You can work with web designers and developers to incorporate accessibility features or even redesign your site for this purpose. This is typically the best option for more specialized sites like SaaS or online services that need to include specific programs for disabled or impaired users.
However, there are some easy ways to improve accessibility for e-commerce or informational sites through plugins. Depending on your hosting service, there are likely quite a few options available for specific purposes.
For instance, there are plenty of accessibility tools and plugins for WordPress users. Some tools are designed for specific tasks, such as font resizing, screen reader compatibility, missing alt text finder, and even form redesigns.
It is important to remember that accessibility features are not just limited to your website, either. To create a positive user experience for all of your customers, you need to consider accessibility features for all interactions.
Take social media as an example.
Although platforms like Facebook, Twitter and Instagram have accessibility features for users, you should still be doing your part to create accessible content. One great starting point is to include captions for all of your videos. Instagram and TikTok now have tools that will autogenerate subtitles that line up with the speaker:
Accessibility needs to be a key part of your marketing design as well. All your marketing emails should be created in accordance with WCAG contrast standards with text that is easily readable, alt tags on images, and well-designed layouts which are optimized for screen readers and navigation tools.
Finally, remember that simplicity and clear-cut functionality is an important element of accessibility. Visitors that rely on assistive technology support will have a harder time navigating your site if there are big paragraphs of wordy text or an abundance of clickable options.
Instead, try to cut down your design and text on general information or navigational pages so users can quickly consume the content and select their next action.

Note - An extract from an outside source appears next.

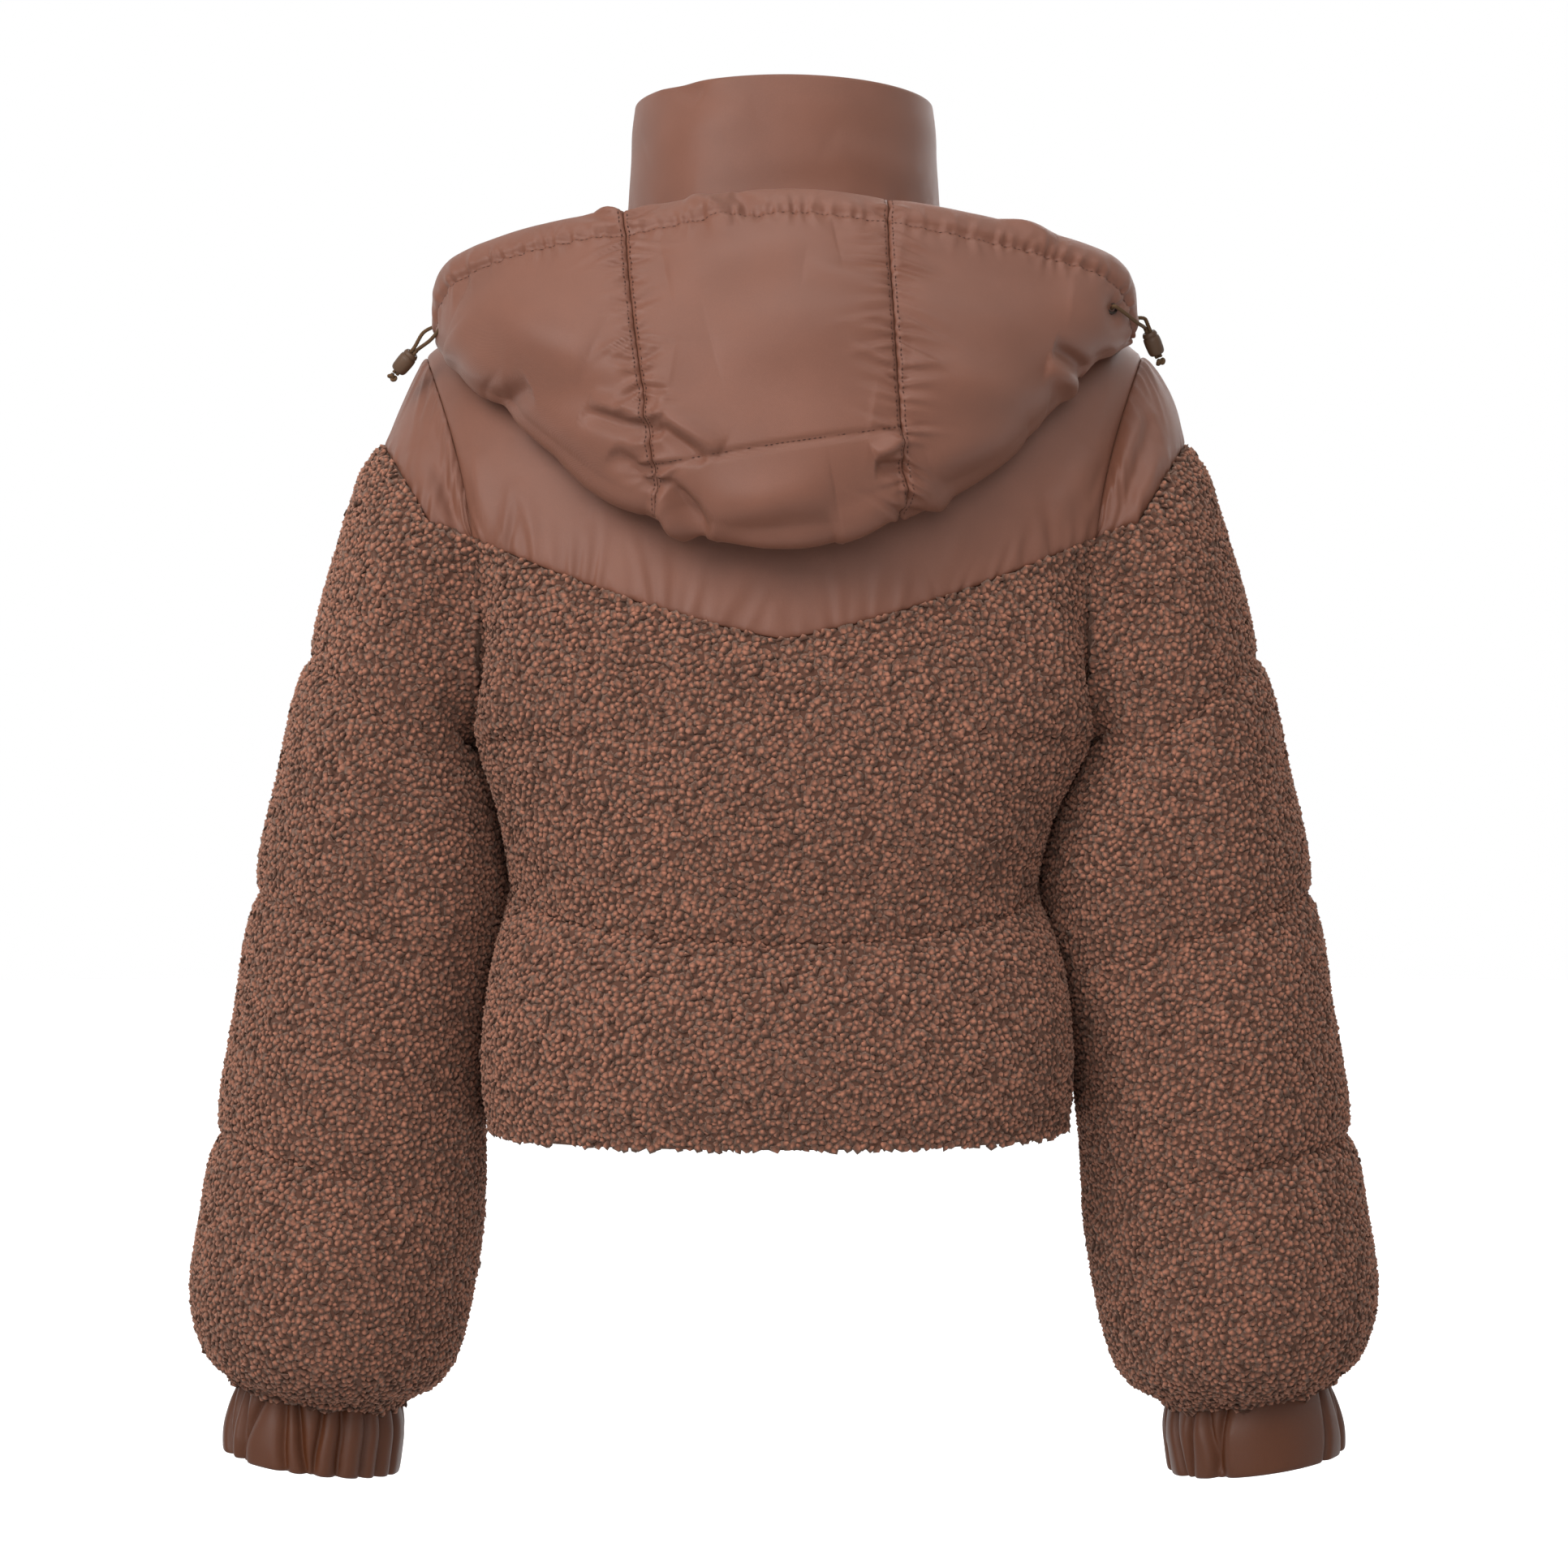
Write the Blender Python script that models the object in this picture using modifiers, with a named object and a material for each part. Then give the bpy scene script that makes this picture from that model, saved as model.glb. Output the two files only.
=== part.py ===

The key to successfully implementing accessibility is to understand your audience and the experience they desire from your brand.
- How can I make my website easier to navigate without taking away from the experience and design?

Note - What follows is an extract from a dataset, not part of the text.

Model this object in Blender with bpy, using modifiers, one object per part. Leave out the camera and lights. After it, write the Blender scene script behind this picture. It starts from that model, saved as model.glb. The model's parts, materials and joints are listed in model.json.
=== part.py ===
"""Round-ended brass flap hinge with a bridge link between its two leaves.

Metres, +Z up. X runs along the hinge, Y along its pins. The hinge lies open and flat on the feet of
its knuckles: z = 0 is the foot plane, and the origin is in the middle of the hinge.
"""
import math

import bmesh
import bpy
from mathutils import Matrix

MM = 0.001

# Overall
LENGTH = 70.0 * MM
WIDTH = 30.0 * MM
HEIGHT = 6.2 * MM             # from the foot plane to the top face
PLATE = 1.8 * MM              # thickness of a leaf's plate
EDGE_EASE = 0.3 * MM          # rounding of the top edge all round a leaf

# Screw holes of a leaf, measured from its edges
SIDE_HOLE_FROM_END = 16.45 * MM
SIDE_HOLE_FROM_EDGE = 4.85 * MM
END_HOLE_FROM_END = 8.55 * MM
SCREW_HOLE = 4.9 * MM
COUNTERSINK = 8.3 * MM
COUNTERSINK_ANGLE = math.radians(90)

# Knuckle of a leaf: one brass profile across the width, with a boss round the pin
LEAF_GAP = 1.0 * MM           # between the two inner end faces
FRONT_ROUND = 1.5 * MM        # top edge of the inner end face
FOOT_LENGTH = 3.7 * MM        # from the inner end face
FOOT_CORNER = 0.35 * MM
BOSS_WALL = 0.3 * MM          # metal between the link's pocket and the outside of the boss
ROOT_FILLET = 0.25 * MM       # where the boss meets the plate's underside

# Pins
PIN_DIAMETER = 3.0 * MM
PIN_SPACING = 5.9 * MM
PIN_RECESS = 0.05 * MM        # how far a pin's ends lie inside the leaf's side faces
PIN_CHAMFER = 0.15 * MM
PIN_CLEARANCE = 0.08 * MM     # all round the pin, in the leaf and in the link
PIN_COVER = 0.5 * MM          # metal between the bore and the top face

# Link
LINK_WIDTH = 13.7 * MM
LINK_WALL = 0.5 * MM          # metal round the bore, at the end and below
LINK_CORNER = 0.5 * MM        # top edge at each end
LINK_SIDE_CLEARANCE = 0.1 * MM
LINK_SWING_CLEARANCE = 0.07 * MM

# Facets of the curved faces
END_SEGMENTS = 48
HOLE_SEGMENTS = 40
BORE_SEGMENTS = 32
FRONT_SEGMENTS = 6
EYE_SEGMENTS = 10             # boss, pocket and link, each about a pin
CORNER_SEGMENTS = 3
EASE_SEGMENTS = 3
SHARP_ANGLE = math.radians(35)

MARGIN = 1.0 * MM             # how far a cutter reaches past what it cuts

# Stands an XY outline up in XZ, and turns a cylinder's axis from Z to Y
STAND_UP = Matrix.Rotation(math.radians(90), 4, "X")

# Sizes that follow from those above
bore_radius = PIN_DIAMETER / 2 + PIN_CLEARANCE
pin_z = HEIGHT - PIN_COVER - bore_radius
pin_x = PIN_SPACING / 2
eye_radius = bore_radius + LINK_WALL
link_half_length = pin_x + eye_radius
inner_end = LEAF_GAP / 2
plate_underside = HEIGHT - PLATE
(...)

- What information is most important to convey to all audiences through our website’s content and design?
- What little changes can be made to meet or even exceed accessibility standards?

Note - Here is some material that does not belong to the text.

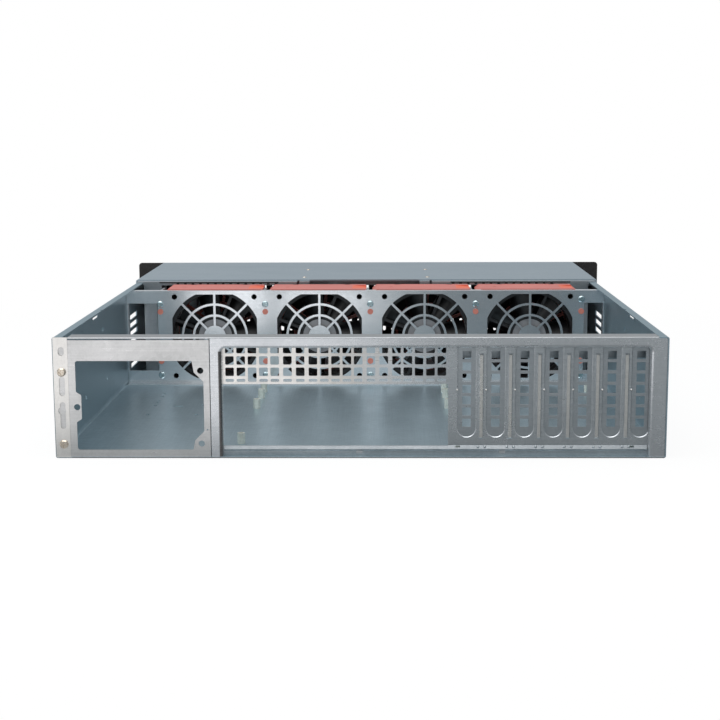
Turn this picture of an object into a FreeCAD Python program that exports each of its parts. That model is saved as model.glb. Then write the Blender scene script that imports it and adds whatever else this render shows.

We see accessibility designs all around us in the physical world. Buildings are required to include wheelchair ramps, elevators, and handrails for disabled or impaired visitors who come to their store or office. So why should it be any different when it comes to virtual storefronts?
Accessibility is crucial for all businesses to consider when designing their websites. Failing to create a website that can be used by all visitors could result in lost sales from a sizable percentage of your target market.
Thankfully, accessibility does not have to be complex to be effective. Little changes like clear and straightforward design, higher-contrast ratios, and alt image tags can improve your site’s accessibility rating instantly. From there, you can go a few steps further by including audio and video alternatives, captions, and descriptions along with additional accessibility features supported by plugins.
Oftentimes, the simpler a site is, the more accessible it will be for all audiences.